Primary servicing portfolio
June 30, 2023 Dec. 31, 2022 Dec. 31, 2021 Dec. 31, 2020 Dec. 31, 2019
UPB (mil. $) No. UPB (mil. $) No. UPB (mil. $) No. UPB (mil. $) No. UPB (mil. $) No.
Primary loans 454,429.3 20,293 465,666.6 21,079 476,946.3 22,794 462,050.4 23,698 463,728.0 24,279
Average loan size 22.4 -- 22.1 -- 20.9 -- 19.5 -- 19.1 --
Delinquent (%)
30 days 0.8 0.3 0.4 0.7 0.2
60 days 0.4 0.3 0.3 0.6 0.1
90+ days 2.8 2.9 3.8 4.5 0.6
Total 4.0 3.4 4.5 5.8 0.9
Totals may not add due to rounding. UPB--Unpaid principal balance.
New-loan boarding

WFCMS has a sound loan set up function. Control and other features of new loan setup considered in our assessment include the following:

  • An asset management review, as well as a pre-release data audit of critical system fields, is completed before releasing the loan into the production environment to ensure that the key loan information is correctly interpreted.
  • All document exceptions are cleared with triggers, ticklers, and notepad information entered into Strategy. Once completed, all related material is collected in a boarding file, which is then imaged.
  • Current loan onboarding and change requests are managed using various email boxes, templates and shared drives. Workflow automation has recently been implemented to capture data and route email requests online to appropriate teams.
  • WFCMS targets a maximum of 10 days to have all essential data boarded, which is in line with peers. As part of the monthly pool remittance process, quality control procedures call for the investor reporting area to examine all adjustable-rate mortgage loans and coordinate with WFCMS operations on any required adjustments.
  • A post-boarding audit is performed after approximately 90-120 days, or as needed, to identify and manage exceptions.

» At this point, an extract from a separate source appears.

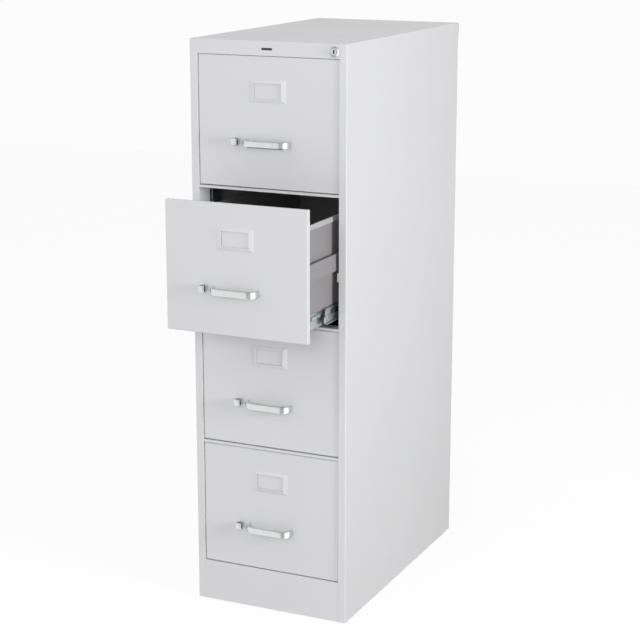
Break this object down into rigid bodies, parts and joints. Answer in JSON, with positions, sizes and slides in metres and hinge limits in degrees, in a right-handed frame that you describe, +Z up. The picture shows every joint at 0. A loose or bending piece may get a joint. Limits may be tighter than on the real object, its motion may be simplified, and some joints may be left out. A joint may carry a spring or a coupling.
{
  "type": "vertical filing cabinet",
  "caption": "Upright sheet steel filing cabinet with stacked deep drawers on full-extension slides, bow handles, thumb latches, label holders and a lock; one drawer stands part open.",
  "frame": {"origin": "bottom centre of the bounding box with the second drawer from the top 160 mm open", "axes": "+Z up, -Y out of the drawer fronts, +X to the right of someone who faces the fronts"},
  "size_m": [0.381, 0.86, 1.321],
  "materials": {
    "case_paint": "smooth light grey powder coat",
    "drawer_paint": "mid grey paint",
    "zinc": "bright zinc plate",
    "bright_chrome": "satin chrome",
    "glide_plastic": "black plastic pad on a steel stem",
    "badge_finish": "dark satin"
  },
  "bodies": {
    "case": {"side_panel_left": "case_paint", "side_panel_right": "case_paint", "back_panel": "case_paint", "top_cap": "case_paint", "top_rail": "case_paint", "cross_rails": "case_paint", "kick_panel": "case_paint", "slide_uprights": "zinc", "base_channels": "zinc", "levelling_glides": "glide_plastic", "slide_case_members": "zinc", "badge": "badge_finish", "lock_housing": "bright_chrome"},
    "lock_plug": {"lock_plug": "bright_chrome"},
    "lock_bar": {"lock_bar": "zinc"},
    "drawer_1": {"drawer_front_1": "case_paint", "drawer_liner_1": "case_paint", "drawer_tub_1": "drawer_paint", "side_extensions_1": "drawer_paint", "lock_catch_1": "zinc", "drawer_back_1": "drawer_paint", "handle_1": "bright_chrome", "label_holder_1": "case_paint", "slide_drawer_members_1": "zinc"},
    "slide_middle_1": {"slide_middle_members_1": "zinc"},
    "thumb_latch_1": {"thumb_latch_1": "bright_chrome"},
    "drawer_2": {"drawer_front_2": "case_paint", "drawer_liner_2": "case_paint", "drawer_tub_2": "drawer_paint", "side_extensions_2": "drawer_paint", "lock_catch_2": "zinc", "drawer_back_2": "drawer_paint", "handle_2": "bright_chrome", "label_holder_2": "case_paint", "slide_drawer_members_2": "zinc"},
    "slide_middle_2": {"slide_middle_members_2": "zinc"},
    "thumb_latch_2": {"thumb_latch_2": "bright_chrome"},
    "drawer_3": {"drawer_front_3": "case_paint", "drawer_liner_3": "case_paint", "drawer_tub_3": "drawer_paint", "side_extensions_3": "drawer_paint", "lock_catch_3": "zinc", "drawer_back_3": "drawer_paint", "handle_3": "bright_chrome", "label_holder_3": "case_paint", "slide_drawer_members_3": "zinc"},
    "slide_middle_3": {"slide_middle_members_3": "zinc"},
    "thumb_latch_3": {"thumb_latch_3": "bright_chrome"},
    "drawer_4": {"drawer_front_4": "case_paint", "drawer_liner_4": "case_paint", "drawer_tub_4": "drawer_paint", "side_extensions_4": "drawer_paint", "lock_catch_4": "zinc", "drawer_back_4": "drawer_paint", "handle_4": "bright_chrome", "label_holder_4": "case_paint", "slide_drawer_members_4": "zinc"},
    "slide_middle_4": {"slide_middle_members_4": "zinc"},
    "thumb_latch_4": {"thumb_latch_4": "bright_chrome"}
  },
  "joints": [
    {"name": "lock_turn", "type": "hinge", "parent": "case", "child": "lock_plug", "pos_m": [0.161, -0.246, 1.304], "axis": [0, 1, 0], "range_deg": [0, 90]},
    {"name": "lock_bar_slide", "type": "slide", "parent": "case", "child": "lock_bar", "axis": [0, 0, 1], "range_m": [-0.01275, 0]},
    {"name": "drawer_1_slide", "type": "slide", "parent": "case", "child": "drawer_1", "axis": [0, -1, 0], "range_m": [0, 0.6]},
    {"name": "slide_middle_1_run", "type": "slide", "parent": "case", "child": "slide_middle_1", "axis": [0, -1, 0], "range_m": [0, 0.3]},
    {"name": "thumb_latch_1_press", "type": "slide", "parent": "drawer_1", "child": "thumb_latch_1", "axis": [1, 0, 0], "range_m": [0, 0.006], "stiffness_N_per_m": 300},
    {"name": "drawer_2_slide", "type": "slide", "parent": "case", "child": "drawer_2", "axis": [0, -1, 0], "range_m": [0, 0.6]},
    {"name": "slide_middle_2_run", "type": "slide", "parent": "case", "child": "slide_middle_2", "axis": [0, -1, 0], "range_m": [0, 0.3]},
    {"name": "thumb_latch_2_press", "type": "slide", "parent": "drawer_2", "child": "thumb_latch_2", "axis": [1, 0, 0], "range_m": [0, 0.006], "stiffness_N_per_m": 300},
    {"name": "drawer_3_slide", "type": "slide", "parent": "case", "child": "drawer_3", "axis": [0, -1, 0], "range_m": [-0.16, 0.44]},
    {"name": "slide_middle_3_run", "type": "slide", "parent": "case", "child": "slide_middle_3", "axis": [0, -1, 0], "range_m": [-0.08, 0.22]},
    {"name": "thumb_latch_3_press", "type": "slide", "parent": "drawer_3", "child": "thumb_latch_3", "axis": [1, 0, 0], "range_m": [0, 0.006], "stiffness_N_per_m": 300},
    {"name": "drawer_4_slide", "type": "slide", "parent": "case", "child": "drawer_4", "axis": [0, -1, 0], "range_m": [0, 0.6]},
    {"name": "slide_middle_4_run", "type": "slide", "parent": "case", "child": "slide_middle_4", "axis": [0, -1, 0], "range_m": [0, 0.3]},
    {"name": "thumb_latch_4_press", "type": "slide", "parent": "drawer_4", "child": "thumb_latch_4", "axis": [1, 0, 0], "range_m": [0, 0.006], "stiffness_N_per_m": 300}
  ],
  "couplings": [
    {"joint": "lock_turn", "follows": "lock_bar_slide", "rad_per_m": -123.2},
    {"joint": "slide_middle_1_run", "follows": "drawer_1_slide", "ratio": 0.5},
    {"joint": "slide_middle_2_run", "follows": "drawer_2_slide", "ratio": 0.5},
    {"joint": "slide_middle_3_run", "follows": "drawer_3_slide", "ratio": 0.5},
    {"joint": "slide_middle_4_run", "follows": "drawer_4_slide", "ratio": 0.5}
  ]
}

Management reported the boarding of more than 400 new loans in the first half of 2023 and more than 1,900 new loans in 2022.
  • Customer service analysts contact all new borrowers and inform them of available support, and verifies that the borrower welcome package, which is sent out within three days of closing, has been received.
  • WFCMS works with a vendor to assist with loan boarding, including auditing loans boarded by offshore staff. Staff is cross trained to handle any part of the loan boarding function which serves as a benefit during periods of high volume.
Payment processing

WFCMS practices and integrated technology tools efficiently address payment processing, cash-managed loans, and other complex loan structures with appropriate segregation of duties. Highlights of payment processing considered in our assessment include:

  • As of June 30, 2023, 53.0% of payments were received through automatic drafting, 23.0% were made via wire transfer, 22.0% were received through the lockbox, and 2.0% made via servicer's website. We view the resulting 100% automated capture rate favorably.
  • The process for handling live checks from nonroutine issuance (i.e., insurance losses) is well-controlled, using a dual log system. Any discrepancies are referred to the operations department manager.
  • All checks are deposited (via an electronic process), applied, or researched within a 24-hour time frame. Payment clearing accounts are balanced daily with the servicing system and subject to supervisory sign-off.
  • Strategy is interfaced with the bank's general ledger system to ensure an accurate posting process, with exceptions researched and resolved.
  • WFCMS has transitioned applicable loans to SOFR rates from LIBOR.
  • As of June 30, 2023, no unidentified or unreconciled items aged more than two days had appeared in the clearing accounts. There were 64 items aggregating over $3.6 million classified as "in suspense" more than 90 days, which given the substantial size of the portfolio is not viewed as a concern.
Investor reporting

WFCMS is highly experienced with CMBS, GSE, and third-party reporting requirements. Highlights considered in our assessment include the following:

  • Procedures demonstrate an appropriate segregation of duties among the staff for investor reporting, remitting, and custodial bank account reconciliations.
  • An area separate from payment processing is responsible for investor accounting and reporting, and a distinct finance and accounting team performs all bank account reconciliations.
  • Data is automatically validated before investor remittance, and all reporting and remitting to investors is conducted electronically.
  • WFCMS can produce customized reporting and remitting packages tailored to each investor's requirements while maintaining all critical data in the protected Strategy environment. To ensure timely CMBS investor reporting and remittances, investor reporting team members and managers perform daily reviews of a critical date calendar and a distribution log, as applicable.
  • Trustee balances are reconciled with Strategy report data, which is reviewed and approved by management. Once approved, the remittance report is sent to the applicable party as part of the CREFC investor reporting package.
  • WFCMS electronically monitors all bank account information, expediting the reconciliation process. Its daily balancing of all major custodial accounts, which we typically see with STRONG-ranked U.S. servicers, reduces the possibility that outstanding items will age for any significant time. This is reflected by having no unidentified items aged more than 60 days reported.
  • Quality control (QC) audits of all cash and noncash transactions are performed within 48 hours to ensure compliance with agreed-upon procedures and practices.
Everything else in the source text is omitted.